Of the two indicators below the price chart, the breadth indicator appeared to be on the verge of giving a sell signal two weeks ago. Since then, it has steadied itself and is oscillating in a small range on both sides of the zero line. If it should experience a sharp break in conjunction with price weakness, it could mark the start of a decline. The same can be said of the momentum indicator, above, which has been overbought for several weeks. A break of its uptrend line would also correspond to the beginning of a downtrend. But final confirmation that a significant reversal has taken place can only come from the price action itself.
On the chart, I have drawn two horizontal red lines near the top. If prices reverse below the first line which is at 1328, it will be the first indication that an important reversal may be taking place. If they go through the heavier line at about 1310, we can be almost certain that a bull-market top has been made. By dropping that far, prices would also have to penetrate their uptrend line as well as the moving average, and this would be a major negative sign.

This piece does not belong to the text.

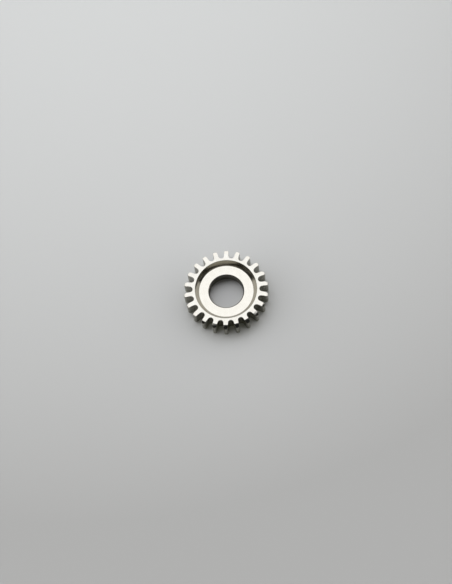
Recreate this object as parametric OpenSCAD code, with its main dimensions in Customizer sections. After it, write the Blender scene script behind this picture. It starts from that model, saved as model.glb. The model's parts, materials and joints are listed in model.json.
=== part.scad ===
// Crown wheel of a hand-wound watch. It is one piece of hardened steel: a turned
// blank with a ring of teeth, a tapered recess in its top face and a plain bore.
// In the movement it turns on a seat in the bore. The winding pinion drives it,
// and it drives the ratchet wheel.
// It lies flat with its recess upwards. The origin is the centre of its
// underside, +Z points up along the bore, and a tooth points along +X.

/* [Teeth] */
// Number of teeth
tooth_count = 22; // [20:1:26]
// Tooth module: pitch diameter divided by the number of teeth
tooth_module = 0.2; // [0.18:0.01:0.24]
// Height of a tooth above the pitch circle
addendum = 0.20; // [0.16:0.01:0.22]
// Depth of a gap below the pitch circle
dedendum = 0.31; // [0.26:0.01:0.34]
// Thickness of a tooth at the pitch circle
tooth_w = 0.25; // [0.22:0.01:0.28]
// Lean of each flank towards the middle of its tooth, up to the bevel, in degrees
flank_lean = 2.4; // [1:0.2:4]
// Height above the pitch circle at which a tooth begins to round off
crown_h = 0.05; // [0.02:0.01:0.08]
// Radius of the rounded flanks near the tip
crown_r = 0.20; // [0.18:0.01:0.3]

/* [Blank] */
// Thickness of the wheel
wheel_t = 0.96; // [0.8:0.01:1.1]
// Width of the bevel on the top of the tooth tips, along the radius
tip_bevel_w = 0.245; // [0.2:0.005:0.3]
// Slope of that bevel where it starts, in degrees
bevel_slope = 14; // [8:1:20]
// Slope at its outer end, in degrees
bevel_end_slope = 36; // [28:1:44]
// Radius of the round between the bevel and the end of a tooth
tip_round = 0.04; // [0.02:0.01:0.1]
// Broken edge under the tooth tips
foot_break = 0.03; // [0.01:0.01:0.06]

/* [Recess] */
// Flat rim between the recess and the bottoms of the gaps
rim_w = 0.13; // [0.08:0.01:0.2]
// Depth of the recess
recess_depth = 0.34; // [0.2:0.01:0.4]
// Width of the tapered wall of the recess, along the radius
recess_wall_w = 0.21; // [0.1:0.01:0.26]

/* [Bore] */
// Diameter of the bore
bore_d = 1.94; // [1.6:0.02:2.2]
// Bevel on the top edge of the bore
bore_bevel_top = 0.05; // [0.02:0.01:0.07]
// Bevel on the bottom edge of the bore
bore_bevel_bottom = 0.03; // [0.01:0.01:0.05]

/* [Hidden] */
$fn = 128;
// Steps in which the rounded stretches of the tooth outline are drawn
gap_steps = 12;
crown_steps = 6;
// Steps in which the bevel and the round at its end are drawn
bevel_steps = 5;
// How far a cutting shape runs past the surface it cuts
past = 0.1;

pitch_angle = 360 / tooth_count;
pitch_r = tooth_module * tooth_count / 2;
tip_r = pitch_r + addendum;
root_r = pitch_r - dedendum;
recess_r = root_r - rim_w;
floor_r = recess_r - recess_wall_w;
floor_z = wheel_t - recess_depth;
bore_r = bore_d / 2;
bevel_start_r = tip_r - tip_bevel_w;

// A gap ends in one round bottom that runs smoothly into both of its flanks.
// Its radius follows from the flanks' distance from the wheel's centre.
flank_angle = pitch_angle / 2 + flank_lean;
flank_distance = bevel_start_r * sin(flank_lean) + tooth_w / 2 * cos(flank_lean);
gap_r = (root_r * sin(flank_angle) - flank_distance) / (1 - sin(flank_angle));
gap_centre_r = root_r + gap_r;

// From the start of the bevel both flanks run parallel to the middle of the tooth,
// and then round off around this centre.
crown_x = pitch_r + crown_h;
crown_y = tooth_w / 2 - crown_r;
// Angle at which it reaches the circle of the tooth tips, seen from its own centre
crown_centre_r = norm([crown_x, crown_y]);
tip_turn = acos((tip_r ^ 2 - crown_centre_r ^ 2 - crown_r ^ 2) / (2 * crown_centre_r * crown_r));
crown_end = tip_turn + atan2(crown_y, crown_x);
crown_start = 90;

// The bevel grows steeper along an arc, until the round of the tip takes over.
bevel_end_r = tip_r - tip_round * (1 - sin(bevel_end_slope));
bevel_arc_r = (bevel_end_r - bevel_start_r) / (sin(bevel_end_slope) - sin(bevel_slope));
bevel_end_z = wheel_t - bevel_arc_r * (cos(bevel_slope) - cos(bevel_end_slope));

function turned(p, angle) =
    [p[0] * cos(angle) - p[1] * sin(angle), p[0] * sin(angle) + p[1] * cos(angle)];

// Left side of one tooth, from the tip down to where the bevel starts
function crown_side() = [
    for (i = [0 : crown_steps])
        let (a = crown_end + (crown_start - crown_end) * i / crown_steps)
        [crown_x + crown_r * cos(a), crown_y + crown_r * sin(a)],
    [bevel_start_r, tooth_w / 2]
];

// Round bottom of the gap that follows the tooth, from one flank to the other
function gap_bottom() = [
    for (i = [0 : gap_steps])
        let (a = 270 - flank_angle - (180 - 2 * flank_angle) * i / gap_steps)
        turned([gap_centre_r + gap_r * cos(a), gap_r * sin(a)], pitch_angle / 2)
];

// Right side of the next tooth, from where the bevel starts up to its tip
function next_side() = [
    for (i = [crown_steps + 1 : -1 : 0])
        turned([crown_side()[i][0], -crown_side()[i][1]], pitch_angle)
];

// Section of the round at the end of the bevel, from the tip circle inwards
function round_section() = [
    for (i = [0 : bevel_steps - 1])
        let (slope = 90 - (90 - bevel_end_slope) * i / bevel_steps)
        [
            bevel_end_r + tip_round * (sin(slope) - sin(bevel_end_slope)),
            bevel_end_z - tip_round * (cos(bevel_end_slope) - cos(slope))
        ]
];

// Section of the bevel, from its outer end to where it starts
function bevel_section() = [
    for (i = [0 : bevel_steps])
        let (slope = bevel_end_slope - (bevel_end_slope - bevel_slope) * i / bevel_steps)
        [
            bevel_start_r + bevel_arc_r * (sin(slope) - sin(bevel_slope)),
            wheel_t - bevel_arc_r * (cos(bevel_slope) - cos(slope))
        ]
];

module tooth_outline() {
    polygon([
        for (t = [0 : tooth_count - 1])
            for (p = concat(crown_side(), gap_bottom(), next_side()))
                turned(p, t * pitch_angle)
    ]);
}

// The blank as it leaves the lathe: recess, bore and bevels, before the teeth are cut
module blank_section() {
    polygon(concat(
        [
            [bore_r + bore_bevel_bottom, 0],
            [tip_r - foot_break, 0],
            [tip_r, foot_break]
        ],
        round_section(),
        bevel_section(),
        [
            [recess_r, wheel_t],
            [floor_r, floor_z],
            [bore_r + bore_bevel_top, floor_z],
            [bore_r, floor_z - bore_bevel_top],
            [bore_r, bore_bevel_bottom]
        ]
    ));
}

module crown_wheel() {
    color("gainsboro")
        intersection() {
            rotate_extrude() blank_section();
            translate([0, 0, -past]) linear_extrude(wheel_t + 2 * past) tooth_outline();
        }
}

crown_wheel();
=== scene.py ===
# %% [markdown]
# A watch crown wheel, small enough to lie on a fingernail. The real one is turned from a steel blank, its
# teeth are cut by a hob, and after hardening its faces are lapped flat. This lesson builds the wheel as one
# mesh with Geometry Nodes, gives each machined surface its own finish, and photographs it on a pale table.

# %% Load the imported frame
import json
import math

import bmesh
import bpy
from mathutils import Matrix, Vector


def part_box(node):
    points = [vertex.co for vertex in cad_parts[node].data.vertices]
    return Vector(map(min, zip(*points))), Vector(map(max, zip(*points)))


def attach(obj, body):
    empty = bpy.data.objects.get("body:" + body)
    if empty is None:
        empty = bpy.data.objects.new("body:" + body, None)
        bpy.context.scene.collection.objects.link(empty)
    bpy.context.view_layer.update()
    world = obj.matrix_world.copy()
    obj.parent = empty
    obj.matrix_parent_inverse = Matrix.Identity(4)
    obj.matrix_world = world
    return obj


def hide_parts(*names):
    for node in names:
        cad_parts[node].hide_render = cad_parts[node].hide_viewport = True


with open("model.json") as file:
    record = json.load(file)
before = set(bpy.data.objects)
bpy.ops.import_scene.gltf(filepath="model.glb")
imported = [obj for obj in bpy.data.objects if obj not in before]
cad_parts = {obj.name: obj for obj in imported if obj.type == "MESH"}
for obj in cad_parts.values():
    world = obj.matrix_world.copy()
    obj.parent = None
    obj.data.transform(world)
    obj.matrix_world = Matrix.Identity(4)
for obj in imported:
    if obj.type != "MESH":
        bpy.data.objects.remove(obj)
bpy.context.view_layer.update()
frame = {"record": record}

# %% [markdown]
# Sizes come first. What another part of the watch has to fit is read from the frame: the wheel's box and
# its mounts. What only shapes the wheel itself is worked out from a few lengths, as on a drawing. Slopes
# are in degrees and lengths in millimetres, because a wheel this small is easier to read as 4.8 than as
# 0.0048. The tree scales its result down to metres at the very end.

# %% Sizes in millimetres and degrees
METRE = 1000.0
TEETH = 22
MODULE = 0.2  # pitch diameter divided by the number of teeth
DEDENDUM = 0.31  # depth of a gap below the pitch circle
CROWN_RISE = 0.05  # height above the pitch circle at which a tooth begins to round off
BEVEL_DIP = 0.045  # depth below the pitch circle at which the bevel on the tips starts
RIM_WIDTH = 0.13
RECESS_WALL_WIDTH = 0.21

low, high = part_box("crown_wheel")
mounts = {mount["name"]: mount for mount in frame["record"]["mounts"]}
pitch_radius = MODULE * TEETH / 2
root_radius = pitch_radius - DEDENDUM
recess_radius = root_radius - RIM_WIDTH

WHEEL = {
    "Teeth": TEETH,
    "Tip Radius": high[0] * METRE,
    "Thickness": (high[2] - low[2]) * METRE,
    "Bore Radius": mounts["bore"]["dims"]["r_mm"],
    "Floor Height": mounts["recess_floor"]["pos_m"][2] * METRE,
    "Root Radius": root_radius,
    "Tooth Width": 0.25,
    "Flank Lean": 2.4,
    "Crown Start": pitch_radius + CROWN_RISE,
    "Crown Radius": 0.20,
    "Bevel Start": pitch_radius - BEVEL_DIP,
    "Bevel Slope": 14.0,
    "Bevel End Slope": 36.0,
    "Tip Round": 0.04,
    "Foot Break": 0.03,
    "Recess Radius": recess_radius,
    "Floor Radius": recess_radius - RECESS_WALL_WIDTH,
    "Bore Bevel Top": 0.05,
    "Bore Bevel Bottom": 0.03,
    "Edge Radius": 0.012,
    "Tool Radius": 0.03,
}
print("sizes in mm and degrees:", {name: round(size, 3) for name, size in WHEEL.items()})

# %% [markdown]
# A shape that follows a rule is a formula, and a node tree holds a formula as a chain of Math nodes.
# Written out one by one they hide the formula, so a small class stands in for a number in the tree: every
# sum written with it adds the Math node that does the sum.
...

Finally, I want to show you an hourly chart of the SPX and of the advance/decline ratio because it too seems to be telling us that a reversal could take place at any time. The deterioration which has been taking place in the A/D is very visible on this chart, and after a one day surge which occurred on Wednesday, there was no follow through and a short-term sell signal was given on Friday. Since the daily price indicators also gave a preliminary sell signal that day, I believe that a decline could start as early as Monday. The price structure probably needs one more small wave up to a new high to be complete, and this would put it in the Fibonacci/resistance zone. The market action following this completion will determine whether or not a major top has been made.
Fewer and fewer stock indices appear capable of making new highs as we enter a time frame which has historically proven to bring about a market top, followed by a significant decline. The short-term indicators also signal that a reversal is imminent. Whether this turns out to be the actual top of the bull market or it means that we are just starting a period of distribution that will take a few more weeks to complete will be decided in the near future, but the risk to investors has become very high.